• [SET TASK] Begin at the line that contains "build_feet()", stop after the line that contains "imported = [obj", and reproduce only that span, unaltered.
#####
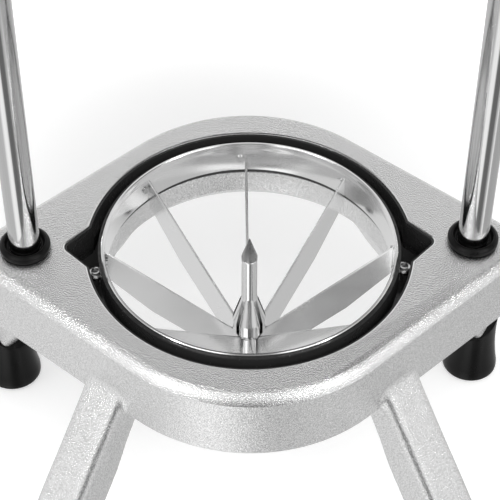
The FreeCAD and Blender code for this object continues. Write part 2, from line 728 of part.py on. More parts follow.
def build_carriage():
    """The sliding casting with its two sleeves, middle plate and handle bosses."""
    bar = box(
        "Crossbar",
        rod_offset * 2,
        S.bar_width,
        S.bar_height,
        -rod_offset,
        -S.bar_width / 2,
        plate_top,
    )
    saddle = cylinder("Saddle", S.saddle_radius, S.saddle_height, z=plate_top)
    boss_height = plate_top + S.bar_height / 2
    solids = [bar, saddle]
    tools = []
    for side_name, side in SIDES.items():
        x = rod_offset * side
        solids.append(
            cylinder(f"Sleeve{side_name}", S.sleeve_radius, S.sleeve_length, x, 0, sleeve_bottom)
        )
        boss = cylinder(f"Boss{side_name}", S.boss_radius, S.boss_length, x, 0, boss_height)
        solids.append(lying(boss, side))
        tools.append(
            cylinder(
                f"SleeveBore{side_name}",
                S.bushing_radius,
                S.sleeve_length + 2 * OVERCUT,
                x,
                0,
                sleeve_bottom - OVERCUT,
            )
        )
        start = (rod_offset + S.boss_length - S.handle_socket) * side
        socket = cylinder(
            f"Socket{side_name}", S.handle_radius, S.handle_socket + OVERCUT, start, 0, boss_height
        )
        tools.append(lying(socket, side))
    for n, (x, y) in enumerate(pusher_screw_places()):
        tools.append(
            cylinder(f"ScrewHole{n}", S.bolt_radius, S.saddle_height + 2 * OVERCUT, x, y, plate_top - OVERCUT)
        )
    keep(cut("CarriageCasting", fuse("CarriageBlank", *solids), *tools), "carriage_casting")
    for side_name, side in SIDES.items():
        build_bushings(side_name, rod_offset * side)
        build_handle(side_name, side, boss_height)
    nuts = []
    for side_name, side in SIDES.items():
        start = (rod_offset + S.boss_length) * side
        nut = doc.addObject("Part::Prism", f"JamHex{side_name}")
        nut.Polygon = 6
        bind(nut, Circumradius=S.jam_nut_across / math.sqrt(3), Height=S.jam_nut_height)
        lying(place(nut, start, 0, boss_height), side)
        hole = lying(
            cylinder(f"JamHole{side_name}", S.handle_radius, S.jam_nut_height, start, 0, boss_height), side
        )
        nuts.append(cut(f"JamNut{side_name}", nut, hole))
    keep(group("HandleNuts", nuts), "handle_nuts")


def build_bushings(side_name, x):
    """One plain bushing runs right through each sleeve."""
    inner = S.rod_radius + S.running_gap
    profile = [
        (inner, sleeve_bottom),
        (S.bushing_radius, sleeve_bottom),
        (S.bushing_radius, sleeve_top),
        (inner, sleeve_top),
    ]
    keep(turned(f"Bushing{side_name}", profile, x), f"bushing_{side_name}")


def build_handle(side_name, side, height):
    """A steel bar screwed into the carriage, with a moulded grip over it."""
    start = rod_offset + S.boss_length - S.handle_socket
    nut_face = S.handle_socket + S.jam_nut_height
    bar_end = nut_face + S.handle_grip_length - S.grip_end
    bar = lying(
        cylinder(f"HandleBar{side_name}", S.handle_radius, bar_end, start * side, 0, height), side
    )
    keep(bar, f"handle_bar_{side_name}")
    grip_length = S.handle_grip_length
    hollow = grip_length - S.grip_end
    profile = [
        (S.handle_radius, 0),
        (S.grip_collar, 0),
        (S.grip_collar, S.grip_guard),
        (S.grip_waist, S.grip_guard + S.grip_slope),
        (S.grip_radius, S.grip_belly),
        (S.grip_waist, grip_length - S.grip_tail),
        (S.grip_knob, grip_length - S.grip_knob_length),
        (S.grip_knob, grip_length - S.grip_knob_round),
        (S.grip_knob - S.grip_knob_round, grip_length),
        (0, grip_length),
        (0, hollow),
        (S.handle_radius, hollow),
    ]
    grip = turned(f"Grip{side_name}", profile)
    lying(place(grip, (start + nut_face) * side, 0, height), side)
    keep(grip, f"handle_grip_{side_name}")


def pusher_screw_places():
    return [(S.screw_circle_x * side, S.screw_circle_y * end) for side in (-1, 1) for end in (-1, 1)]


def build_pusher():
    """The pusher plate with its screws, and the eight fingers that pass the blades."""
    disc = cylinder("PusherDisc", pusher_radius, S.plate_thickness, z=plate_bottom)
    hole_length = S.plate_thickness + 2 * OVERCUT
    holes = [cylinder("CoreHole", S.pusher_core, hole_length, z=plate_bottom - OVERCUT)]
    screws = []
    for n, (x, y) in enumerate(pusher_screw_places()):
        low = plate_top - S.bolt_bite
        holes.append(cylinder(f"PlateHole{n}", S.bolt_radius, S.bolt_bite + OVERCUT, x, y, low))
        shank = cylinder(f"Shank{n}", S.bolt_radius, S.bolt_bite + S.saddle_height, x, y, low)
        head = cylinder(f"Head{n}", S.bolt_head, S.bolt_head_height, x, y, saddle_top)
        screws.append(fuse(f"PusherScrew{n}", shank, head))
    keep(cut("PusherPlate", disc, *holes), "pusher_plate")
    keep(group("PusherScrews", screws), "pusher_screws")
    rim = S.platform_top + S.travel - S.pusher_reach
    fingers = turned(
        "FingerBlank",
        [
            (S.pusher_core, rim - S.pusher_cone),
            (pusher_radius, rim),
            (pusher_radius, plate_bottom),
            (S.pusher_core, plate_bottom),
        ],
    )
    doc.recompute()
    half_angle = math.radians(PITCH / 2)
    apex = S.finger_gap.value / 2 / math.sin(half_angle)
    length = 2 * pusher_radius.value
    for n in range(BLADES):
        corners = [
            Vector(apex, 0, 0),
            Vector(apex + length * math.cos(half_angle), length * math.sin(half_angle), 0),
            Vector(apex + length * math.cos(half_angle), -length * math.sin(half_angle), 0),
        ]
        sector = Part.Face(Part.makePolygon(corners + corners[:1])).extrude(UP * plate_bottom.value)
        sector.rotate(Vector(), UP, (n + 0.5) * PITCH)
        shape = fingers.Shape.common(sector)
        keep(solid(f"Finger{n}", shape.Solids[0]), f"pusher_finger_{n + 1}")


def check_and_write():
    """Stop at any failed object or broken shape, then write one file for each node."""
    doc.recompute()
    failed = [item.Name for item in doc.Objects if {"Invalid", "Error"} & set(item.State)]
    if failed:
        raise RuntimeError(f"these objects did not build: {failed}")
    for node, item in nodes.items():
        shape = item.Shape
        if shape.isNull() or not shape.isValid() or not shape.Solids:
            raise RuntimeError(f"{node} has no valid solid")
    os.makedirs("parts", exist_ok=True)
    for node, item in nodes.items():
        item.Shape.exportStep(f"parts/{node}.step")
        size = item.Shape.BoundBox
        print(
            f"{node:22s} {len(item.Shape.Solids)} solids {item.Shape.Volume:10.1f} mm3 "
            f"x {size.XMin:7.1f} {size.XMax:7.1f} y {size.YMin:7.1f} {size.YMax:7.1f} "
            f"z {size.ZMin:7.1f} {size.ZMax:7.1f}"
        )


def main():
    fill_sheet()
    block = build_platform()
    build_liner()
    build_legs(block)
    build_feet()
    build_rods()
    build_cartridge()
    build_carriage()
    build_pusher()
    check_and_write()


main()
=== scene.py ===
"""Looks of the apple slicer wedger press, in metres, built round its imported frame.

The origin is on the floor under the middle of the cutting ring, +Z is up, the two guide rods
stand on the X axis and the user is at -Y.
"""

import json
import logging
import math
from dataclasses import dataclass, field
from enum import Enum

import bmesh
import bpy
from mathutils import Matrix, Vector

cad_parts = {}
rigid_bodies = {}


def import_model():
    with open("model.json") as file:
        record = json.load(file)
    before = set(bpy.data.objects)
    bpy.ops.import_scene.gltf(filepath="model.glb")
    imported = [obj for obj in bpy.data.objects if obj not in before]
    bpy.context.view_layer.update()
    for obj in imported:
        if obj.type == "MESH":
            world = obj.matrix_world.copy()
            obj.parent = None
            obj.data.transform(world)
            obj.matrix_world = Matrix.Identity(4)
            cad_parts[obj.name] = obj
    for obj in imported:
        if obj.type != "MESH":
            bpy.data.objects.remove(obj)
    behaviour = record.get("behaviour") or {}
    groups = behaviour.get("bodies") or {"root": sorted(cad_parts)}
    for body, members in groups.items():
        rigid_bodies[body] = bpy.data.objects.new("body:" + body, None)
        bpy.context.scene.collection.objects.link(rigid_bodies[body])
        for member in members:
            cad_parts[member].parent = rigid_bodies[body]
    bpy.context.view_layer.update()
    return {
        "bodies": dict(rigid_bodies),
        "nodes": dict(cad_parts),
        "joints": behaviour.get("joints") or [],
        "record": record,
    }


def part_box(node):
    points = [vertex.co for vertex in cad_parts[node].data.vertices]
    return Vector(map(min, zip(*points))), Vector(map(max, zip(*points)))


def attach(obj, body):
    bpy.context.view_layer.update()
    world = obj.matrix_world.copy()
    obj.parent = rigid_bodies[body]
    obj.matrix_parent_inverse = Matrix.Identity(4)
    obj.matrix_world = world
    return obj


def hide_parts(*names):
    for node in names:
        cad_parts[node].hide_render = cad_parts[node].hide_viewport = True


LOG = logging.getLogger("apple_press")
MM = 0.001
UP = Vector((0, 0, 1))
SIDES = {"left": -1, "right": 1}
CORNERS = {"front_left": (-1, -1), "front_right": (1, -1), "rear_left": (-1, 1), "rear_right": (1, 1)}
BLADES = ("right", "rear_right", "rear", "rear_left", "left", "front_left", "front", "front_right")
PITCH = math.tau / len(BLADES)

Outline = list[tuple[float, float]]


class Body(Enum):
    """The bodies that the joints move."""

    STAND = "stand"
    CARTRIDGE = "cartridge"
    CARRIAGE = "carriage"


class Slot(Enum):
    """The finishes that the record names."""

    CAST = "cast_aluminium"
    MACHINED = "machined_edge"
    ROD = "polished_steel"
    STAINLESS = "stainless_steel"
    BLADE = "blade_steel"
    POINT = "dark_steel"
    PLATED = "zinc_steel"
    RUBBER = "black_rubber"
    GRIP = "grip_rubber"
    LACQUER = "black_plastic"
    BEARING = "bearing_plastic"
    PUSHER = "pusher_plastic"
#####
• [CORRECT OUTPUT]
    build_feet()
    build_rods()
    build_cartridge()
    build_carriage()
    build_pusher()
    check_and_write()


main()
=== scene.py ===
"""Looks of the apple slicer wedger press, in metres, built round its imported frame.

The origin is on the floor under the middle of the cutting ring, +Z is up, the two guide rods
stand on the X axis and the user is at -Y.
"""

import json
import logging
import math
from dataclasses import dataclass, field
from enum import Enum

import bmesh
import bpy
from mathutils import Matrix, Vector

cad_parts = {}
rigid_bodies = {}


def import_model():
    with open("model.json") as file:
        record = json.load(file)
    before = set(bpy.data.objects)
    bpy.ops.import_scene.gltf(filepath="model.glb")
    imported = [obj for obj in bpy.data.objects if obj not in before]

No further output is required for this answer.